Depending on the rights and obligations of the participants, joint agreements are classified as:

 

-

Joint venture: an agreement whereby the parties exercising joint control have rights to the entity’s net assets. Joint ventures are incorporated to the consolidated financial statements using the equity method, as described in Note 3.h.

 

-

Joint operation: an agreement whereby the parties exercising joint control have rights to the assets and obligations with respect to the liabilities relating to the arrangement. Joint operations are incorporated to the consolidated financial statements recognizing the interest in the assets and liabilities held in the joint operation. At the end of the reporting period, the Group does not have any joint arrangements that qualify as joint operations.

In determining the type of joint arrangement in which it is involved, the management of the Group assesses its rights and obligations arising from the arrangement by considering the structure and legal form of the arrangement, the terms agreed by the parties in the contractual arrangement and, when relevant, other facts and circumstances. If facts and circumstances change, the Group reassesses whether the type of joint arrangement in which it is involved has changed.

Currently, the Company is not involved in any joint arrangement that qualifies as a joint operation.

Appendix 3 “Associates and Joint Ventures” to these consolidated financial statements describes the relationship of the Company and each of these companies.

 

2.7

Basis of consolidation and business combinations

The subsidiaries are consolidated and all their assets, liabilities, revenues, expenses, and cash flows are included in the consolidated financial statements once the adjustments and eliminations from intra-group transactions have been made.

The comprehensive income of subsidiaries is included in the consolidated statement of comprehensive income from the date when the parent company obtains control of the subsidiary and until the date on which it loses control of the subsidiary.

The operations of the parent company and its subsidiaries have been consolidated under the following basic principles:

 

1.

At the date the parent obtains control, the subsidiary’s assets acquired and its liabilities assumed are recorded at fair value, except for certain assets and liabilities that are recorded using valuation principles established in other IFRS standards. If the fair value of the consideration transferred plus the fair value of any non-controlling interests exceeds the fair value of the net assets acquired, this difference is recorded as goodwill. In the case of a bargain purchase, the resulting gain is recognized in profit or loss for the period after reassessing whether all of the assets acquired and the liabilities assumed have been properly identified and following a review of the procedures used to measure the fair value of these amounts.

For each business combination, the Group chooses whether to measure the non-controlling interests in the acquiree at fair value or at the proportional share of the net identifiable assets acquired.

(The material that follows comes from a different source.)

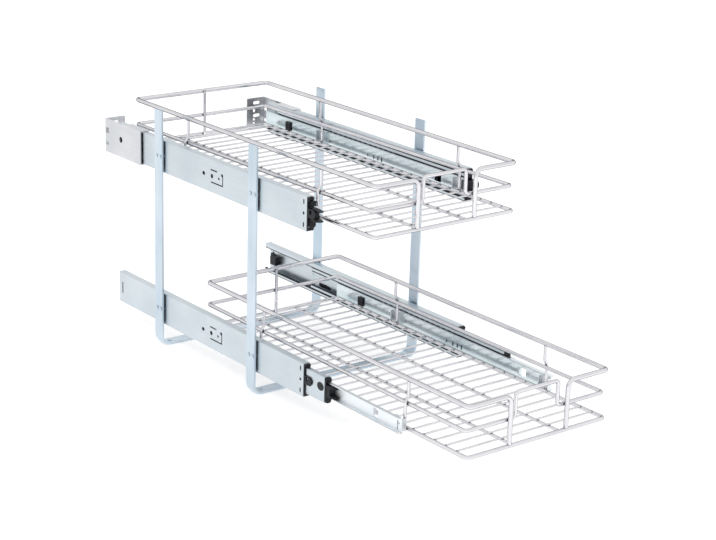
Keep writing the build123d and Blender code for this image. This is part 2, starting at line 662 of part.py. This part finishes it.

If the fair value of all assets acquired and liabilities assumed at the acquisition date has not been completed, the Group reports the provisional values accounted for in the business combination. During the measurement period, which shall not exceed one year from the acquisition date, the provisional values recognized will be adjusted retrospectively as if the accounting for the business combination had been completed at the acquisition date, and also additional assets or liabilities will be recognized to reflect new information obtained on events and circumstances that existed on the acquisition date, but which were unknown to the management at that time. Comparative information for prior periods presented in the financial statements is revised as needed, including making any change in depreciation, amortization or other income effects recognized in completing the initial accounting.

For business combinations achieved in stages, the Company’s previously held equity interest in the acquiree is remeasured to its acquisition-date fair value and the resulting gain or loss, if any, is recognized in profit or loss.

 

2.

Non-controlling interests in equity and in comprehensive income of the subsidiaries are presented, respectively, under the line items “Total Equity: Non-controlling interests” in the consolidated statement of financial position and “Net income attributable to non-controlling interests” and “Comprehensive income (loss) attributable to non-controlling interests” in the consolidated statement of comprehensive income.

 

3.

The financial statements of the Group companies with functional currencies other than the Chilean peso are translated as follows:

 

a.

For assets and liabilities the prevailing exchange rate on the closing date of the financial statements is used.

 

b.

For items of the comprehensive income, the average exchange rate for the period is used (unless this average is not a reasonable approximation of the cumulative effect of the exchange rates in effect on the dates of the transactions, in which case the exchange rate in effect on the date of each transaction is used).

 

c.

For equity accounts the historical exchange rate from the date of acquisition or contribution is used, and retained earnings are translated at the average exchange rate at the date of origination.

 

d.

Exchange differences arising in translation of financial statements are recognized in the item “Foreign currency translation gains (losses”) within the consolidated statement of comprehensive income in other comprehensive income (see Note 23.2).

 

4.

Balances and transactions between consolidated companies were fully eliminated in the consolidation process.

 

5.

Changes in the ownership interests in subsidiaries that do not result in the Group obtaining or losing control are recognized as equity transactions. The carrying amounts of the controlling and non-controlling interests are adjusted to reflect the changes in their relative interests in the subsidiaries. Any difference between the amount by which the non-controlling interests are adjusted and the fair value of the consideration paid or received is recognized directly in equity attributable to shareholders of the Parent.

 

6.

Business combinations between entities under common control are accounted for using, as a reference, the ‘pooling of interest’ method. Under this method, the assets and liabilities involved in the transaction remain reflected at the same carrying amounts at which they were recognized in the ultimate controlling company, although subsequent accounting adjustments may need to be made to align the accounting policies of the companies involved.

Any difference between assets and liabilities contributed to the consolidation and the consideration paid is recorded directly in equity, as a charge or credit to “Other reserves”. The Group does not restate comparative periods in its financial statements for business combinations under common control.